Bud came to the band with what he said would be their next song, a piece called “Indian Lake” that was so bad it caused oldest brother Billy, 19, to cry with frustration. His Dad smacked him for crying. And then Bill went to work on it.
“I whipped it into some kind of popness and rock ‘n’ roll as I could with this piece of shit material. And it was our next single. And it only hit 800,000. It didn’t hit a million. And that’s when the politics of my father and myself started breaking down rapidly.”
The final rift between the two was coming, but in the meantime, the boys accidentally produced their next single and biggest hit – “Hair,” from the musical of the same name.
Carl Reiner was producing a TV special called The Wonderful World of Pizzazz, a look at fashion and style trends around the world, with musical guests The Cowsills and Harper’s Bizarre.

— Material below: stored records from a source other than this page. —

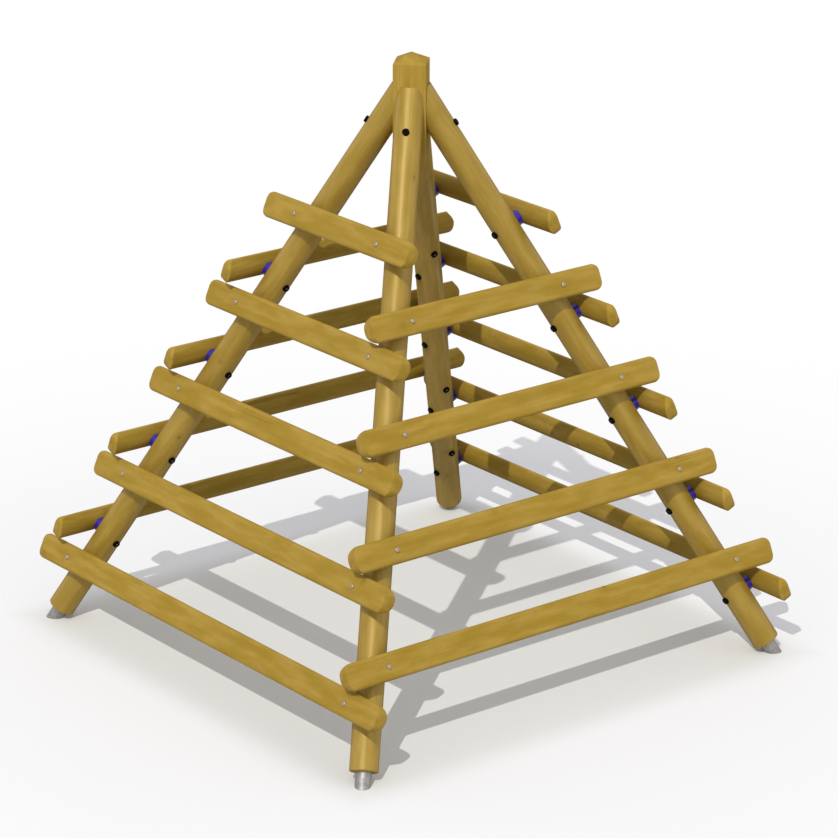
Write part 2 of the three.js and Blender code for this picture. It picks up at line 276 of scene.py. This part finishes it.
# Figure along the fibre: each width and length is in metres.
streak = stretched_noise(STREAK_WIDTH, 0.55, 4).outputs["Fac"]
patch = stretched_noise(0.045, 0.17, 3).outputs["Fac"]
fibre = stretched_noise(FIBRE_WIDTH, 0.06, 2).outputs["Fac"]
crack_field = stretched_noise(CRACK_SPACING, 1.3, 1).outputs["Fac"]
crack_line = ranged(combined("ABSOLUTE", combined("SUBTRACT", crack_field, 0.5)), 0, 0.008, 1, 0)
crack_places = ranged(stretched_noise(0.20, 0.5, 1).outputs["Fac"], 0.60, 0.66)
crack = combined("MULTIPLY", crack_line, crack_places)

wood = tinted(ranged(patch, 0.32, 0.68), linear("#AA8A30"), linear("#BC9B47"))
wood = tinted(combined("MULTIPLY", late_wood, 0.15), wood, linear("#876A20"))
wood = tinted(ranged(streak, 0.3, 0.7, 0.28, 0), wood, linear("#937727"))
wood = tinted(ranged(fibre, 0.3, 0.7, 0.13, 0), wood, linear("#907328"))
wood = tinted(combined("MULTIPLY", knot_halo, 0.22), wood, linear("#83621F"))
wood = tinted(combined("MULTIPLY", knot, 0.6), wood, linear("#6A4B17"))
wood = tinted(combined("MULTIPLY", crack, 0.5), wood, linear("#5A4315"))
wood = tinted(1.0, wood, linear("#EEEDDF"), "MULTIPLY")
wood.node.name = "tone"
tree.links.new(wood, shader.inputs["Base Color"])

relief = combined("MULTIPLY_ADD", late_wood, 0.35)
tree.links.new(combined("MULTIPLY", fibre, 0.5), relief.node.inputs[2])
relief = combined("SUBTRACT", relief, combined("MULTIPLY", crack, 2.5))
bumped = add_node(
    tree, "ShaderNodeBump", {"Height": relief, "Strength": 0.6, "Distance": GRAIN_RELIEF}
)
tree.links.new(bumped.outputs["Normal"], shader.inputs["Normal"])

# The coat is satin where the eye meets the post squarely and dull along its
# sides, so the line stays narrow and the outlines don't shine.
satin = ranged(streak, 0.3, 0.7, 0.5, 0.44)
satin.node.name = "satin"
glance = add_node(tree, "ShaderNodeLayerWeight", {"Blend": 0.5}).outputs["Facing"]
tree.links.new(
    combined("MAXIMUM", satin, ranged(glance, 0.45, 0.8, 0.4, 0.95)), shader.inputs["Roughness"]
)
shader.inputs["IOR"].default_value = 1.55
shader.inputs["Specular IOR Level"].default_value = 1.0
shader.inputs["Specular Tint"].default_value = linear("#F3DCA4")

# The same timber where it is sawn and planed: it has the same figure, but its
# coat has sunk in, so the rails and the head block look dull beside the posts.
sawn_timber = timber.copy()
sawn_timber.name = "sawn_softwood_dull"
nodes = sawn_timber.node_tree.nodes
nodes["Principled BSDF"].inputs["Specular IOR Level"].default_value = 0.3
nodes["tone"].inputs["Color2"].default_value = linear("#FFFFFF")
nodes["satin"].inputs["To Min"].default_value = 0.72
nodes["satin"].inputs["To Max"].default_value = 0.62

# Painted shade: the rails' round backs, which face the inside of the frame, are a little browner
# and darker than the flats, standing for the weaker light that reaches them there.
inner_painted_shade_timber = sawn_timber.copy()
inner_painted_shade_timber.name = "peeled_softwood_dull"
inner_painted_shade_timber.node_tree.nodes["tone"].inputs["Color2"].default_value = linear("#EBECE9")

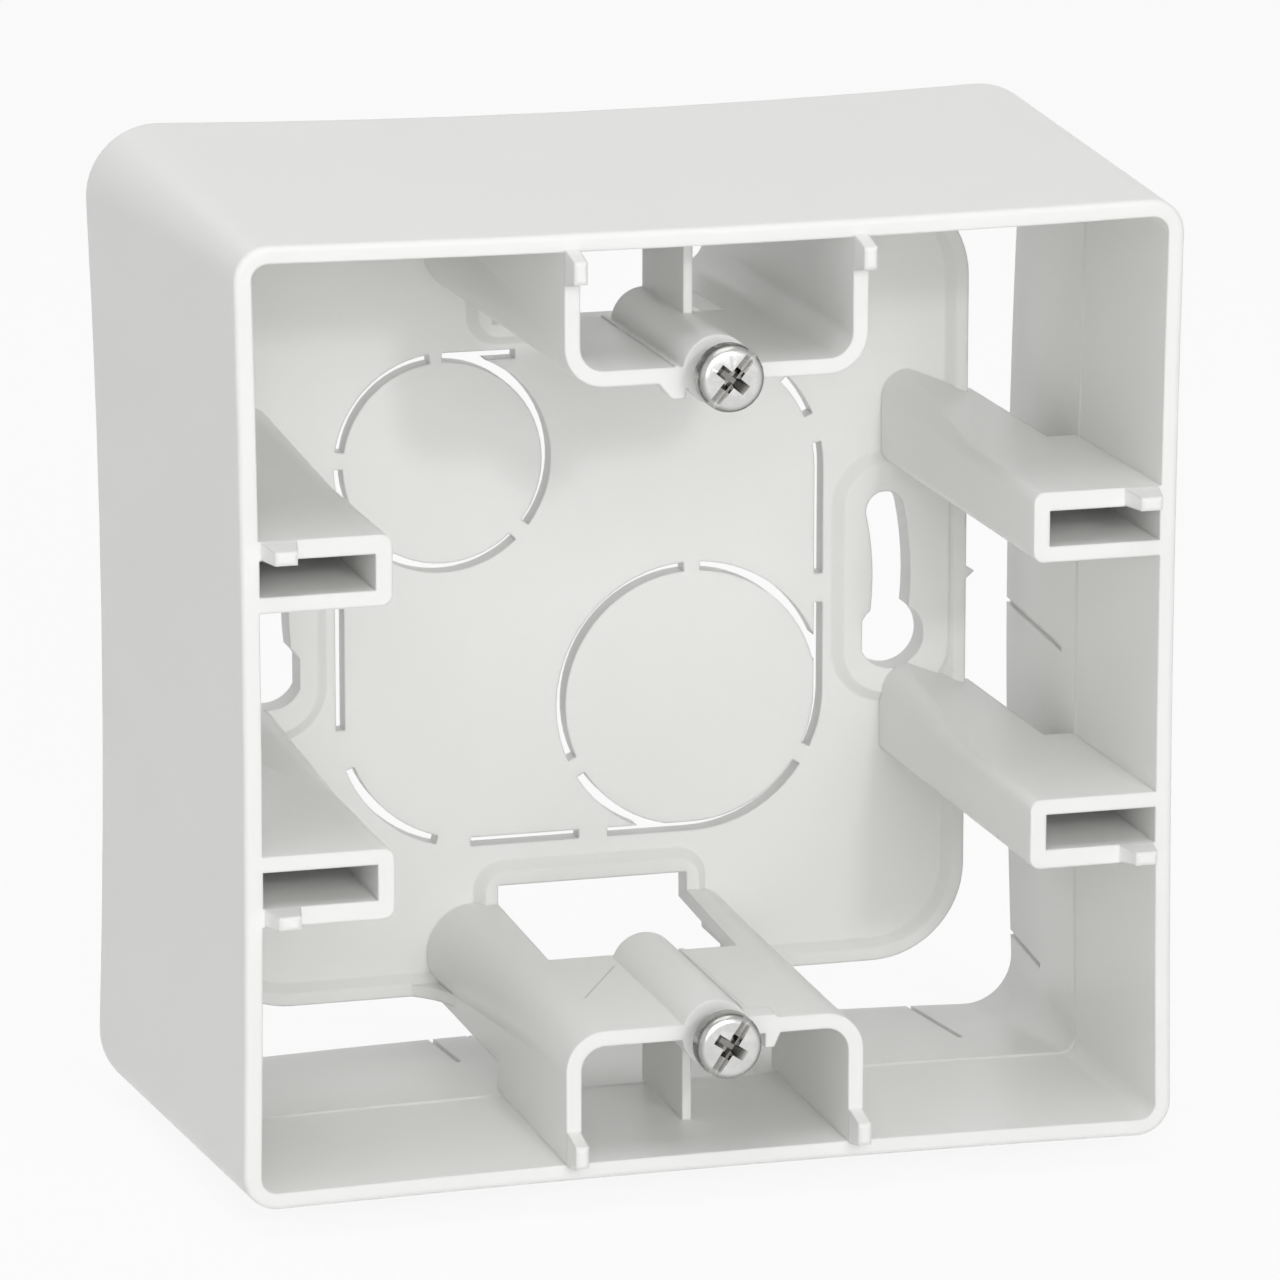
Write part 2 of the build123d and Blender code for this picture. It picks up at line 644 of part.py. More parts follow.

Reiner that it would be great for The Cowsills to shed their family image on the show by donning Japanese wigs and lyp-synching to the song “Hari.”
Bill tells the story that he and Bob went into an 8-track recording studio and cut a truly sonically amazing record.
They told MGM it was going to be their next single.
“They said Bullshit!” Billy said. “They thought this was just outrageous.”
But the band was being interviewed by a DJ at WLS in Chicago. They brought along an acetate of “Hair” and bet the program director he could not name the band. When he could not do so, he played the record on air and dared listeners to name the band. They could not guess either, but suddenly requests came pouring in for the song.
“There were so many requests for it that MGM had to go and print the next day,” Billy said. “That song sold 2 millon, 500,000 records.”
Shortly after producing the band’s biggest hit, Billy was fired from both the band and his own family, a move that all surviving Cowsills say was the worst thing their father ever did.
Now Bob had to step up.
“Bill was our voice,” Bob said. “Bill Cowsill was The Cowsills’ Brian Wilson. It was the absolute beginning of the end.”
“We continued on as a broken wagon,” John Cowsill added.
After Bill left, the group left MGM.
“We still were doing OK,” Bob said. “We were making records that weren’t going anywhere. They were good but they weren’t up to snuff.”
Ultimately the industry was more interested in the image of the band rather than it’s music, and then tastes changed and that image easily faded..
The documentary seems to be driven by Bob Cowsill’s need to understand what happened with a band that was on top of the world one minute, and the next, nothing.
“When it all shattered, we all scattered,” Bob said.
The story then takes a sad turn as we learn that Barry Cowsill died in New Orleans in the aftermath of Hurricane Katrina, and big brother Bill died on the very same day.
The remaining Cowsills continue to perform. This documentary has made me want to add some Cowsills to my record collection.